Key BTC trading metrics are sitting on the edge of the “worst outcome” scenario, suggesting that the current sell-off is far from over.
Bitcoin (BTC) briefly reached its lowest level in five months this Monday at $39,650, marking a 42.6% drawdown from the all-time high present on Nov. 22, 2021. Some argue that a “crypto winter” has already begun citing the $2.1 billion leveraged-long aggregate crypto futures contracts that were liquidated over the past seven days. The descending channel guiding Bitcoin’s negative performance for the past 63 days indicates that traders should expect sub-$40,000 prices by February.
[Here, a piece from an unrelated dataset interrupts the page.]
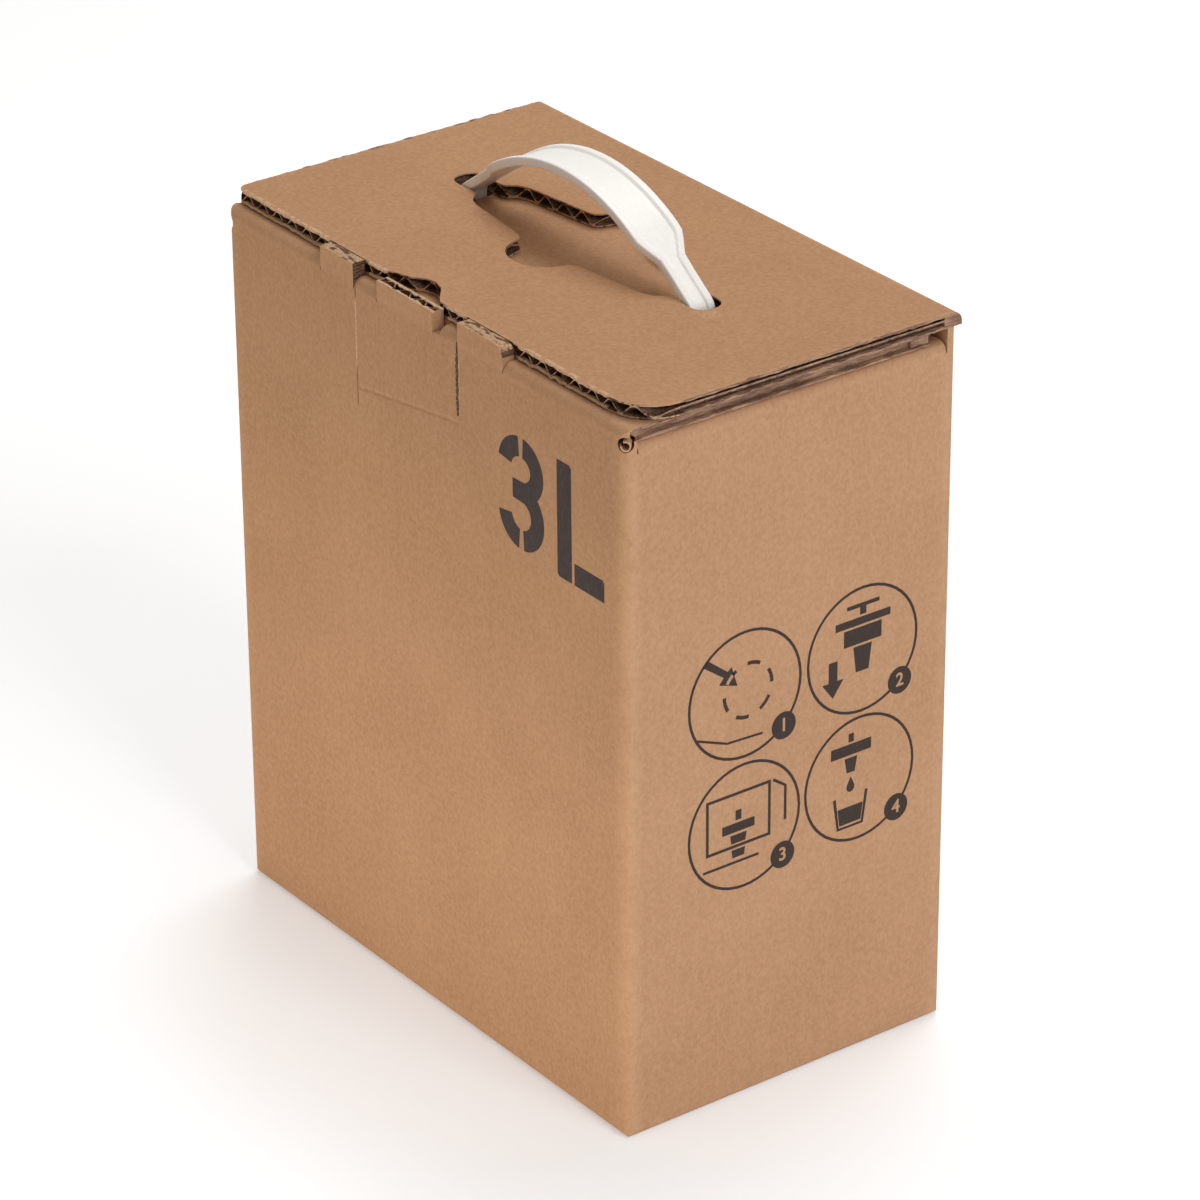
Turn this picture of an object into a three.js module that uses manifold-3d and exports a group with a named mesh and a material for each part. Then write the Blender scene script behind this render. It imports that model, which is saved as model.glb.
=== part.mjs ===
// Corrugated carton for a three litre bag, with a back-hinged lid and a strap handle.
// Millimetres, +Z up. X runs along the wide walls, Y along the narrow walls, and the front is at -Y.
import * as THREE from 'three';
import { mergeVertices } from 'three/addons/utils/BufferGeometryUtils.js';
import Module from 'manifold-3d';

// Carton and board
const width = 185;
const depth = 111;
const wallHeight = 209.5;
const board = 4;
const liner = 0.45;
const medium = 0.35;
const flutePitch = 7.3;
const fluteFillet = 0.13;
const uprightRadius = 3.5;
const foldRadius = 3;
const layerGap = 0.3;
const cutGap = 0.4;

// Top flaps of the folded blank
const dustFlapLength = 45;
const dustFlapCorner = 12;
const dustNotchHalf = 15;
const innerFlapBackGap = 11;
const innerFlapSideInset = 0.5;
const edgeGrooveDepth = 1.4;
const cornerHoleRadius = 2.2;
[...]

Confidence from investors continued to decline after the United States Federal Reserve’s December Federal Open Market Committee session on Jan. 5. The monetary policy authority showed commitment to decrease its balance sheet and increase interest rates in 2022.
On Jan. 5, Kazakhstan’s political turmoil added further pressure to the markets. The country’s internet was shut down amid protests, causing Bitcoin’s network hashrate to tumble 13.4%.
To analyze how bullish or bearish professional traders are, one should monitor the futures premium, which is also known as the “basis rate.”
The indicator measures the difference between longer-term futures contracts and current market levels. A 5%-to-15% annualized premium is expected in healthy markets, which is a situation known as “contango.”